ESC’s educational program at the congress was a dedicated event providing an overview of its recent meetings and an insight into new and updated ESC Clinical Practice Guidelines. The program summarized the role of angiotensin converting enzyme (ACE) inhibitors as the cornerstone of CVD management and considered treatment strategies for a range of conditions. These include atrial fibrillation, valvular heart disease, and non-ST segment elevation myocardial infarction heart attack (STEMI).
The ESC was represented by its president, professor Michel Komajda, along with members of the ESC board, and a number of eminent cardiologists, including authors of its most recent Clinical Practice Guidelines.
“We are very proud to be part of this joint initiative that will further strengthen the links between China and the ESC,” says Komajda. “This will be our second visit to the Great Wall International Congress of Cardiology, and we hope that the interactive program we are delivering with our Chinese colleagues will lead to in-depth discussions around the important medical issues that we meet in daily practice.”
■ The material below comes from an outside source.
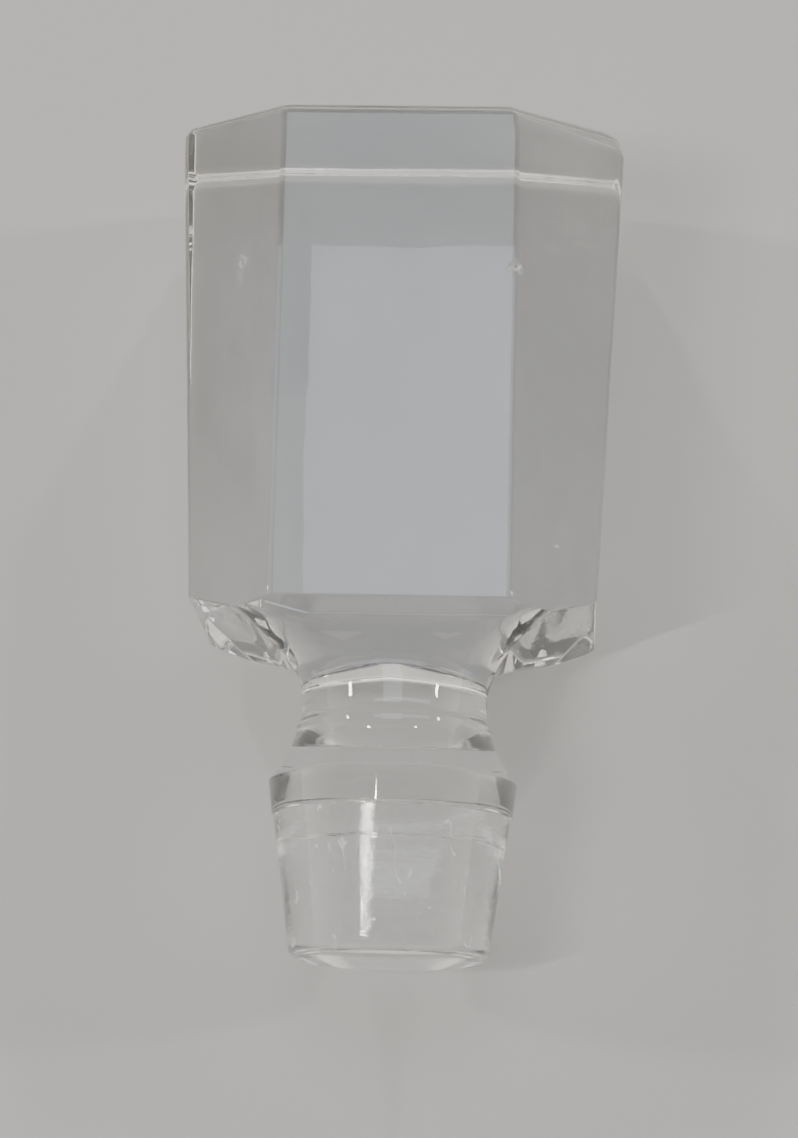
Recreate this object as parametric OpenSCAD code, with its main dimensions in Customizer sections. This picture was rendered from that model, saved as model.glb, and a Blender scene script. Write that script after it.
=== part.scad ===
// Solid glass decanter stopper, lying on the back of its head.
// The head is a tapered block with four bevelled long edges.
// It runs through a hollow shoulder into a round neck, a flange and a tapered ground plug.
// Units are millimetres. +Z is up, the head points along +Y and the plug along -Y.

/* [Head] */
// Length of the head, from the bottom of its sides to the top end
head_len = 49.4; // [36:0.2:64]
// Width of the head at the top end
head_w_top = 45; // [41:0.5:56]
// Width of the head at the bottom of its sides
head_w_low = 40.4; // [34:0.1:40.8]
// Thickness of the head, from front face to back face
head_t = 36.2; // [32:0.2:42]
// Width of the flat on the front
broad_flat = 22.6; // [17:0.2:28]
// Width of the flat on each side at the top end, taking all four bevels as large as the front ones
side_flat = 18.5; // [14:0.5:24]
// How wide the back bevels are, as a share of the front ones
back_share = 0.65; // [0.2:0.05:1]
// Radius of the worn outer edges
edge_r = 1.2; // [0.8:0.1:1.6]

/* [Shoulder] */
// Length of the shoulder, from the neck to the bottom of the head's sides
shoulder_len = 9; // [6:0.5:14]
// How far below the sides the front and back faces run down
crease_drop = 0.8; // [0:0.1:1.6]
// How far above the neck's thinnest point the front and back slopes start
slope_rise = 3.7; // [3.2:0.1:4.4]

/* [Neck and flange] */
// Diameter of the neck at its thinnest
neck_d = 18.75; // [15:0.25:20.5]
// Length from the flange up to the thinnest part of the neck
neck_len = 7.4; // [5:0.1:12]
// Diameter of the flange
flange_d = 25; // [24.5:0.25:30]
// Thickness of the flange
flange_len = 3.5; // [2:0.1:6]

/* [Plug] */
// Diameter of the ground plug next to the flange
plug_d = 24; // [22:0.25:24.25]
// Diameter of the ground plug at its end
plug_d_end = 20; // [16:0.25:21.5]
// Length of the ground plug
plug_len = 14.4; // [10:0.2:24]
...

Relevant risk factor statistics of the adult population in China highlight the scale of the challenge:
- CVD mortality rates are more than double the typical European value
- Obesity levels have increased from 21 percent in 2002 to 36 percent in 2010
- More than 30 percent of the population have high blood pressure and cholesterol
- Around 50 percent of males are regular smokers
The Chinese Society of Cardiology enjoys excellent relations with the ESC. It hosted a joint scientific session at the 2011 ESC annual congress in Paris and also took a stand in the exhibition to promote its activities.
Hu Dayi, M.D., is a member of the organizing committee of the Great Wall International Congress of Cardiology, now the largest cardiology congress in the Asia Pacific region.
“This event has successfully united the various cardiology bodies in China,” he says. “These include the Chinese Society of Cardiology along with the Asia Pacific Heart Association (APHA), the Chinese College of Cardiovascular Physicians (CCCP), and the Chinese Heart Rhythm Society (CHRS). It is a platform for global collaboration, and we plan to extend our cooperation with the ESC in areas such as clinical research, guideline promotion, and training.”
The ESC’s GSA Committee was established to share ESC science and knowledge outside of Europe, build closer ties with international cardiology organizations and extend the ESC mission beyond its traditional borders.